Photo by Dawn Easterday
Whenever some conservatives tire of bashing public transit subsidies for boosting the mobility of low-income folks, they mock light rail as nothing more than a plaything for affluent professionals’ joyrides to sports events and other entertainment. As usual, actual scientific research has proved the righties wrong on that count. Furthermore, they may be shooting themselves in the foot with their own constituencies.
A new study from the University of Minnesota found that “major low-wage employment accessibility gains occurred both along the Hiawatha LRT corridor and other high-frequency bus corridors.” The authors added that while low-wage jobs in the Twin Cities tend to be far from neighborhoods where the working poor live – spacial mismatch, in academese – effective transit, including high-frequency bus routes feeding light rail lines, is a “means of promoting social equity in the region.”

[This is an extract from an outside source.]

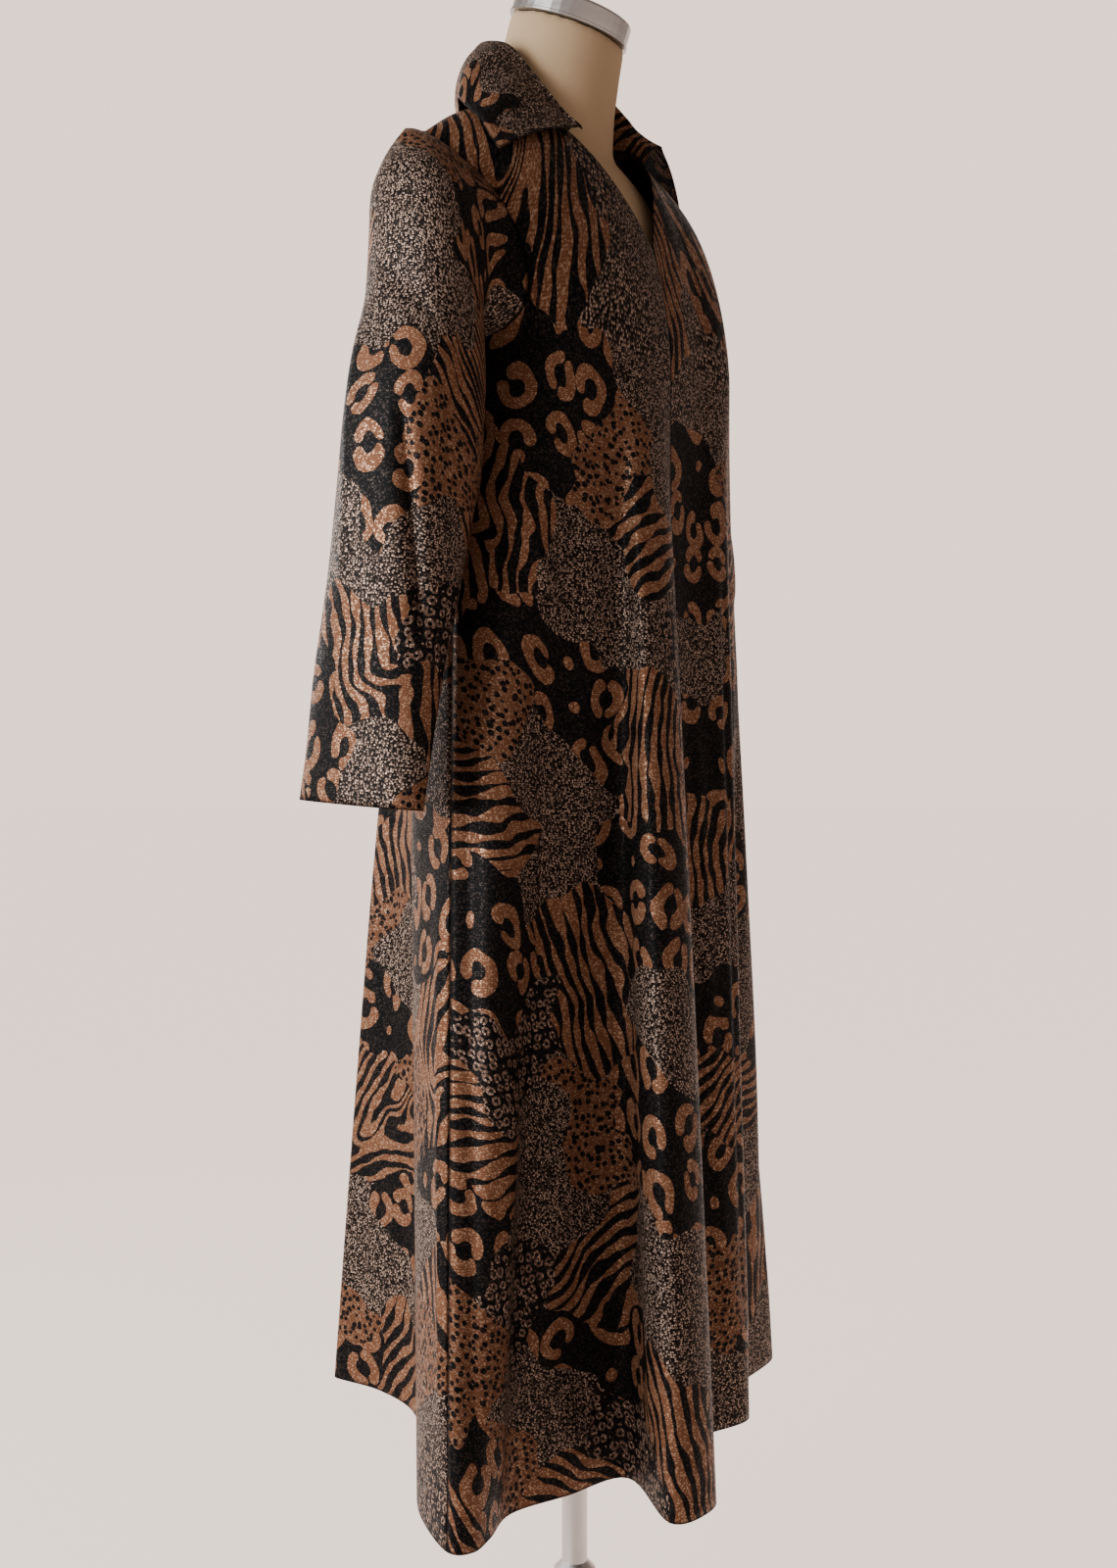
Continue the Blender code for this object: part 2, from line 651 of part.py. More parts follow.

While the working poor’s employment accessibility gains from light rail are large and significant, gains are even greater for high-wage jobs, which are concentrated at the Hiawatha’s northern terminus in downtown Minneapolis, the researchers said.
And that calls into question the far right’s constant criticism of rail transit. As William Lind and the late Paul Weyrich of the conservative Free Congress Foundation noted in their book, “Moving Minds,” many upper-income conservatives ride transit, especially what the authors call “high-quality” rail lines. Besides, they say, transit serves many conservative goals, including economic development, efficient mobility and community cohesion.
Some progressives may cheer the libertarian right’s self-defeating opposition to 21st century transit improvements. But we’d all be better off if conservatives quit their obstructionism and took Lind’s advice: “Don’t miss the train.”